人生100年時代といわれる中、60歳を前に早期退職。充実したセカンドライフを過ごす人物が岡山県奈義町にいる。さまざまなスケールの戦艦を中心に、ファンのみならず、見る人全てを魅了する、プロの戦艦プラモデラー野々上秀樹さんだ。

幼少期からプラモデルを作り続け、現在、奈義町に拠点を置き、数名の弟子への指導や、不定期でプラモデル教室を開催するなど、多岐にわたって活躍中。プラモデルに携わり50年。今回は、そんな経歴を持つ野々上さんにプラモデルの魅力について尋ねてみた。

プラモデルとの出会い

子どもの頃、今のようなテレビゲームやパソコンはない時代。周囲には、おもちゃを自分で作る友達が多かった。そんな中、初めて手にしたプラモデルは父親が買ってくれた。夢中になるあまり、両親から「いつまでしとるの!」と怒られることもしばしばあった。

「初めは飛行機などを中心に、いろいろ作っていた。普通なら、中高生で止めるんだろうけど、面白くてねぇ」

海上自衛隊 第3航空隊 P-3Cの模型

奥深いプラモデルの世界

社会人になっても、仕事の傍ら、雑誌やコンテストに飛行機のプラモデルを出品していたが、30代後半、緻密な工作作業の多い船の制作が自分に合っていると感じ、船へ移行。そして出品したJMC模型大会(全国大会)で優勝。それを機に、数多くの専門雑誌や、プラモデルメーカーから試作のオファーが舞い込む。1985年には、岡山県北を活動拠点とする模型愛好家サークル『ルフトバッフェ』を立ち上げ初代、3代会長を歴任する。プラモデルの世界にどっぷりつかるため55歳で早期退職後は本格的にプロとしての活動を開始。最近では中四国地方の大会で審査員をつとめるほどだ。

「プラモデルにも専門分野があるんですよ! 船専門の私が飛行機を作ると、色がまだまだだなぁって言われるんです。形や色、プロの目はごまかせないんです」と奥深いプラモデルの世界について野々上さんは語る。

細かい手仕事が施されている戦艦「長門・1944」

作業部屋には、壁面にプラモデルキットの箱がギッシリ積み上げられている。中でも目を引いたのは、ずらりと並ぶ細かいパーツの箱。仕事では、専門雑誌社などから、発売前の模型キットの制作依頼を受けて制作に取り組む。中には、説明書がなく、写真だけを頼りに制作したり、キットが販売前で修正中のパーツを使用したりと困難がある中、忠実に再現。「流石プロ!」腕の見せ所だ。

仕事優先で、合間に自分の趣味でオリジナル作品も作る。

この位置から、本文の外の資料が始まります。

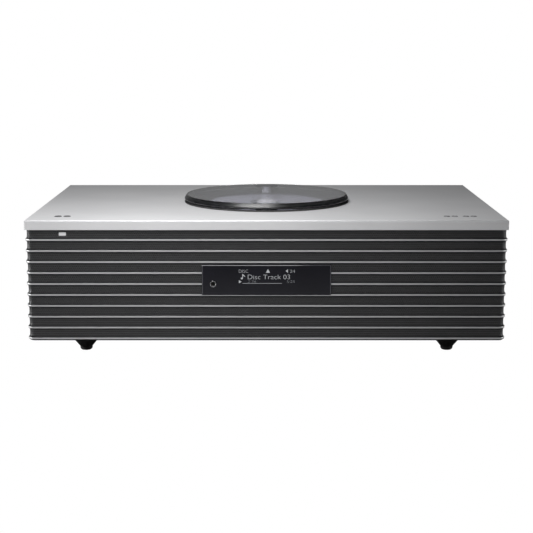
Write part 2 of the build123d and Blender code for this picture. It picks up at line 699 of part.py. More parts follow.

仕事も趣味もプラモデル!大作になると3か月もの制作期間を要し、1日の作業時間は、その日により幅はあるが、長い時で6時間も没頭する。

ずらりと並ぶ、細かいパーツの入った箱

このコロナ禍で模型業界は、おうち時間を充実させようという巣ごもり需要の高まりを受けて活気だっており、プラモデルキットや雑誌等の購買数も増加、制作依頼も多いという。プラモデルの魅力について尋ねると、「やめられないんですよね。まだ、満足のいく物が作れていないんです。終わりがない」と野々上さんは語る。

プラモデルを通じた復興支援

2018年7月に起きた西日本豪雨。当時、岡山県倉敷市真備町にあった、プラモデルの聖地と呼ばれる模型店『エラヤ』も被災し、多くの商品が水没した。野々上さんは、サークル仲間と共にいち早く現場に駆け付け、片付けをし、被害の少なかったプラモデルを軽トラック3台分買い取り、近県の仲間に格安で販売。また、義援金を寄付する等、復興支援にも携わった。現在『エラヤ』は、矢掛町で移転再開し、今なお交流が続いている。

コロナ禍にも負けない!今後の取り組みは?

奈義町の展示会で人気だったユーモア溢れた作品

例年であれば「ルフトバッフェ」の定期展示会が5月に開催されているが、2020年は新型コロナウイルス流行の為中止に。2021年も開催は難しいようで「イベントをやりたいですねぇ」と肩を落とす。だがイベントはできなくとも、作品は作り続けている野々上さん。ぜひ、数多くの人の目にその精巧な作品が披露される日が、1日でも早く来ることを願う。

お気に入りの戦艦「長門」を手に笑顔の野々上さん

野々上さんは奈義町で幅広い世代を対象にした、プラモデル教室の開催も検討中だ。